MLB.com has a cool interview up right now with Toronto Blue Jays General Manger Alex Anthopoulos. He fields questions from site users detailing the Roy Halladay deal and future prospects. I’ve posted some of the highlights below. Check out the full interview here.

Alex Anthopoulos: Glad to be communicating one on one with the fans. Excited to hear your questions. Looking forward to answering some of your questions.

budski23: Alex, you are in your early 30’s, and you are a GM of an MLB team. Be honest with me, was there a time this week where you said to yourself, “Oh my gosh, I just traded Roy Halladay!!!” Is part of this a little unreal to you right now? Sounds like an amazing ride!

whit201: Now that it has been confirmed that Cito [Gaston] is only back for one year, have you started to think about who the next skipper would be?
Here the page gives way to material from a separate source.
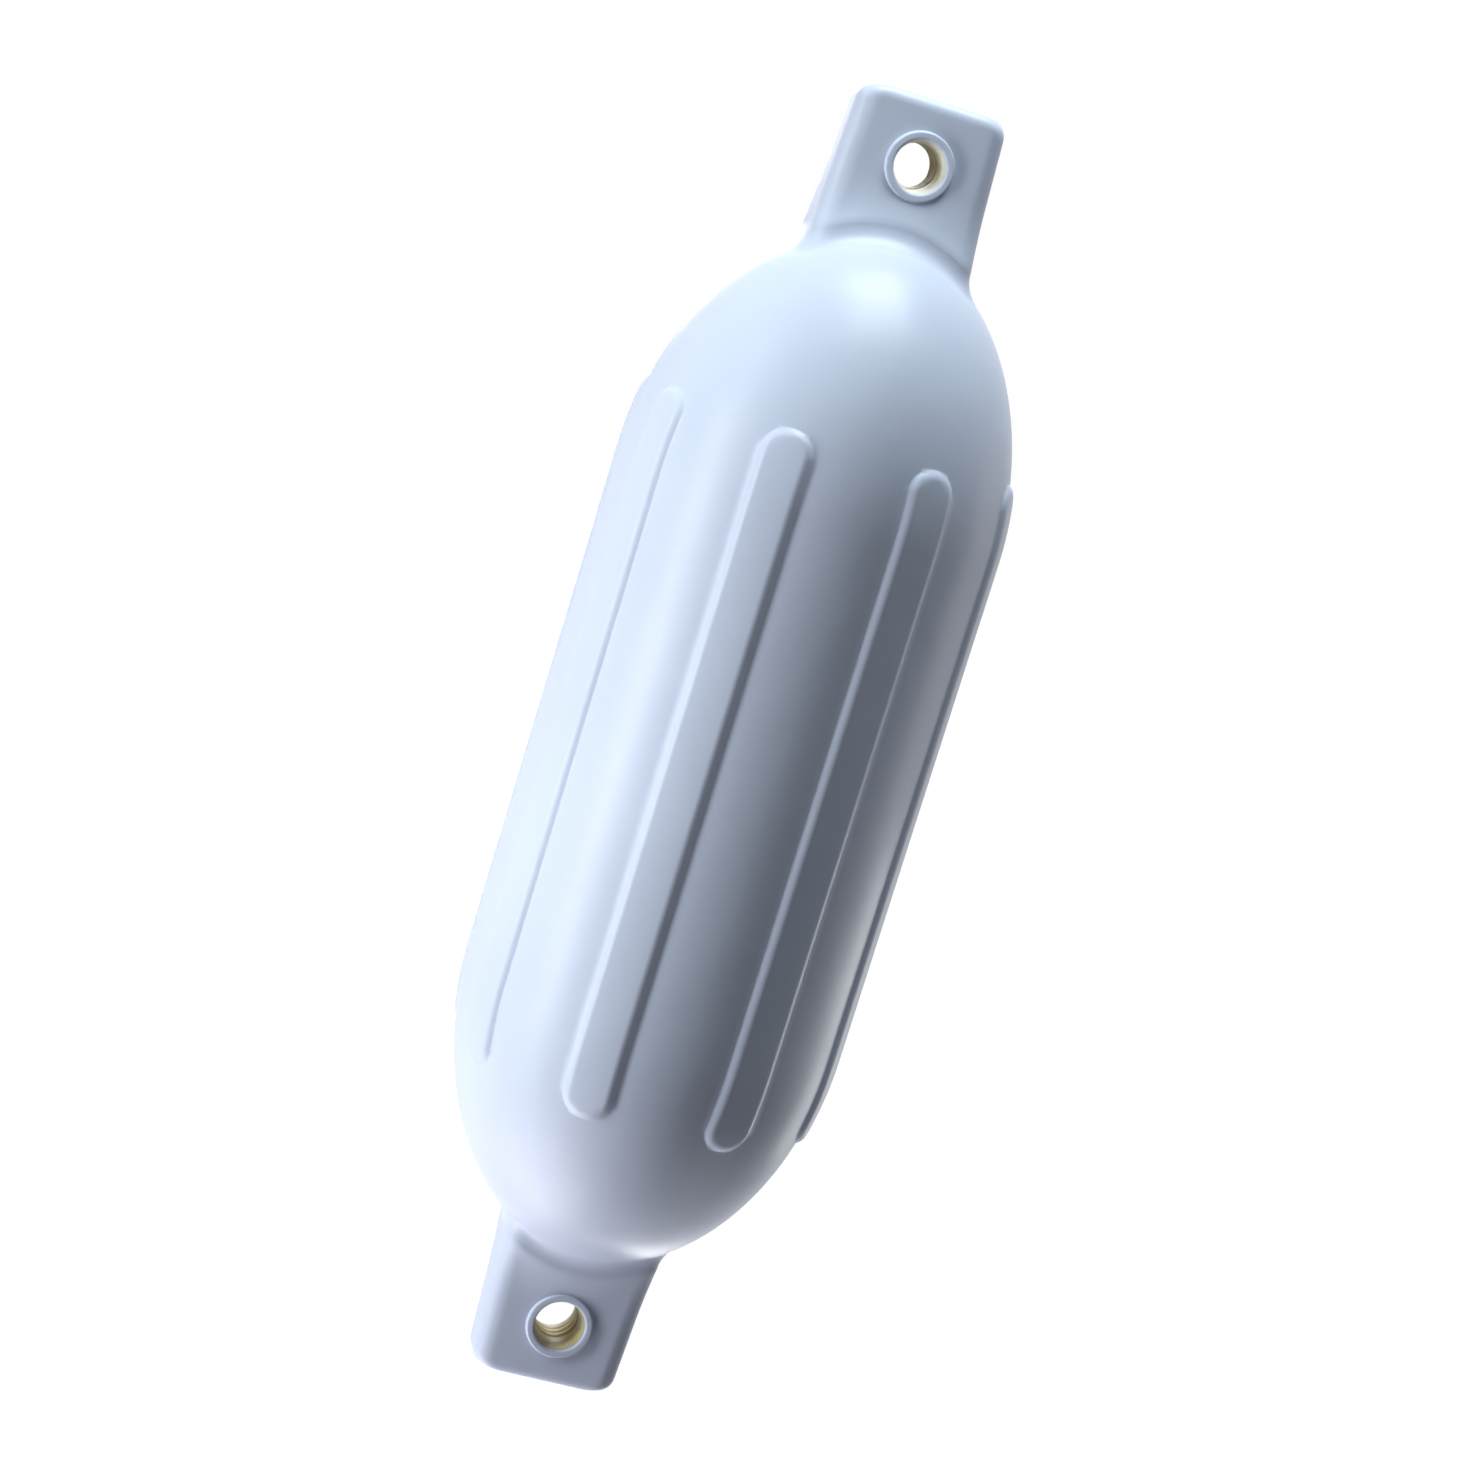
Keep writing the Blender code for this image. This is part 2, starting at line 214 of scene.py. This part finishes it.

Would you think about someone that is already on the staff or in the organization or would you look outside?

Anthopoulos: It’s something that we’re going to start to examine when we get to Spring Training. My first order of business with respect to this is to talk to the other 29 GMs and a few other select former GM to get their feedback on their process of hiring managers. In doing so, I’m going to ask for the recommendations from each organization and start to compile a list. I plan on using every method to gather information on every candidate whether it is front office, clubhouse guys, players, other coaches in the process. We’re fortunate enough to have a season where we can do the homework on all the candidates.

youtubber: I noticed at the press conference that you said [Kyle] Drabek would start at Double-A New Hampshire. Don’t you think he is at least ready for Triple-A [Las] Vegas? Curious on why you thought that right away.

Anthopoulos: You know right now without having Drabek in camp our thought is that he starts in Double-A because he finished there. That being said, if he will have the opportunity to compete in Spring Training whether it is for the Major League team or for the Triple-A rotation. We are certainly not putting any restrictions on where he starts — that will be up to him.

Anthopoulos is just a 33-year-old with an economics degree. Don’t give up hope, kids. I suggest reading the whole interview. He gives great insight into what it’s like being a young GM making huge decisions.